What is required »
Report the count of lines where the string "joints" appears, and nothing else.

*** Provided data

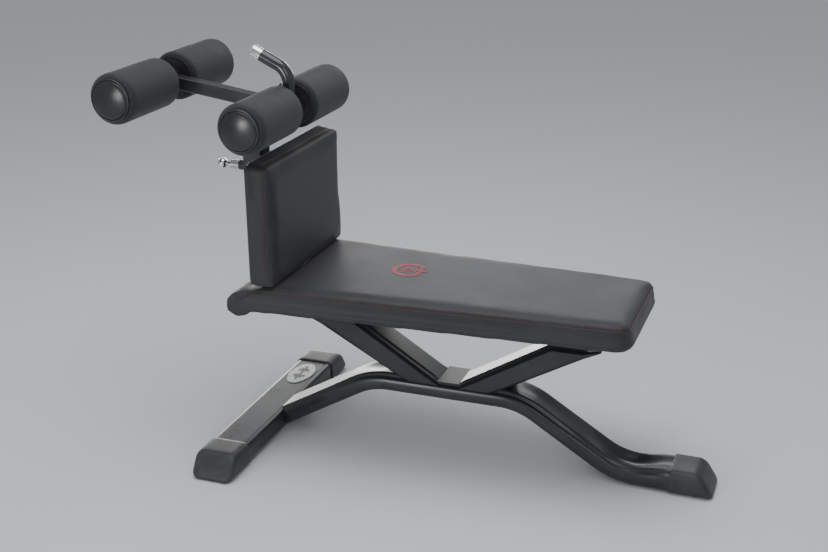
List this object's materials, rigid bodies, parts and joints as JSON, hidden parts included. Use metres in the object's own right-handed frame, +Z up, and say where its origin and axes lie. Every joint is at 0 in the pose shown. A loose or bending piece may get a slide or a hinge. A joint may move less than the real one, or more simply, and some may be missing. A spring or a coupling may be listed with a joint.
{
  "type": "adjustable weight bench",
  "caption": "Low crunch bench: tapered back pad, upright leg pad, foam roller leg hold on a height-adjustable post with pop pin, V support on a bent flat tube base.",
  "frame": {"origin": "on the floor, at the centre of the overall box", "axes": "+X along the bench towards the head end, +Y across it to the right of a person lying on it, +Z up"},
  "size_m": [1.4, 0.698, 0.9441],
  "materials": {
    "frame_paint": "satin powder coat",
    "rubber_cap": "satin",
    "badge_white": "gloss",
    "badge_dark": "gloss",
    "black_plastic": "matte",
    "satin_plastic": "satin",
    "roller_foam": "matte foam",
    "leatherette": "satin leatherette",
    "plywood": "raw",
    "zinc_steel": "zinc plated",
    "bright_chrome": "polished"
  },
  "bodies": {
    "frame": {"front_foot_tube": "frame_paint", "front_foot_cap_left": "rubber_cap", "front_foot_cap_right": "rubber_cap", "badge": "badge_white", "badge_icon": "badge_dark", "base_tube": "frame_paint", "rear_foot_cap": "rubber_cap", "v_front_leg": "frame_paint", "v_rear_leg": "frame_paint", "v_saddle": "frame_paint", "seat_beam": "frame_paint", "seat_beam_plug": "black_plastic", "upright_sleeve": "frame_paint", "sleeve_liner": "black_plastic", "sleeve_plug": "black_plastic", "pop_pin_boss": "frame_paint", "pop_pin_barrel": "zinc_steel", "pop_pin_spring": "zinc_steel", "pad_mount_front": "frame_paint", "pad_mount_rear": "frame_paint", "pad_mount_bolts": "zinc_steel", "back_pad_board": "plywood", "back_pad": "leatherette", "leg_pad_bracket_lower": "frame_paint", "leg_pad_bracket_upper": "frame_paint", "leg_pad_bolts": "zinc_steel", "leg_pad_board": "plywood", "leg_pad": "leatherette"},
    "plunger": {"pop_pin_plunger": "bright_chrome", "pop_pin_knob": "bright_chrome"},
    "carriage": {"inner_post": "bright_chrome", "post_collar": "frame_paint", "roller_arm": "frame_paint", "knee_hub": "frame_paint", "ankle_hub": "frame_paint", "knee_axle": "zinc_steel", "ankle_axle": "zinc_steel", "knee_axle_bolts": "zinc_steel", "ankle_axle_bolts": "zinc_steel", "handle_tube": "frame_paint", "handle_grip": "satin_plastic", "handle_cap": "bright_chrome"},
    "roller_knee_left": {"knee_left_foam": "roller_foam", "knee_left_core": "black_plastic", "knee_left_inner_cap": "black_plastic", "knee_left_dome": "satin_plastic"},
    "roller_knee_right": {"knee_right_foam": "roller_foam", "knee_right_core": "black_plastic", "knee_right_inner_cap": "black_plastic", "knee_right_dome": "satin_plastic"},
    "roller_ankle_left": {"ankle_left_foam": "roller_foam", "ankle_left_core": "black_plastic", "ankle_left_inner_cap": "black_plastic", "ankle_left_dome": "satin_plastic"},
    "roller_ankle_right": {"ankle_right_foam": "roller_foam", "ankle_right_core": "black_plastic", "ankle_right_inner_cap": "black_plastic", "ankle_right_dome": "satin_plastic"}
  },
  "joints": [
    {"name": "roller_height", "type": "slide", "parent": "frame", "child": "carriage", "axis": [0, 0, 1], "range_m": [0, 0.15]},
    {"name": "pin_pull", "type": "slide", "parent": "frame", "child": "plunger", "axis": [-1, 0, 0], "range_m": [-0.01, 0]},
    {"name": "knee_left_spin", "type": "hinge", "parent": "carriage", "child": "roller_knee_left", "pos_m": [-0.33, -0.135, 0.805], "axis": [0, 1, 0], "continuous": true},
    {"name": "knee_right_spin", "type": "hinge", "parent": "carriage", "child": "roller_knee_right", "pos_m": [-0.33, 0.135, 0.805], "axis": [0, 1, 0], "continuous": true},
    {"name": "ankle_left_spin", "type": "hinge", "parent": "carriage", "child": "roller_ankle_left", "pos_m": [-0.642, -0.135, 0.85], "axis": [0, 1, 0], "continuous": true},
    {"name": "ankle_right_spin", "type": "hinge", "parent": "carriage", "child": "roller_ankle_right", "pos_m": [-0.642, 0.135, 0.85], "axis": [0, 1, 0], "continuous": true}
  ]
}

******

Output »
2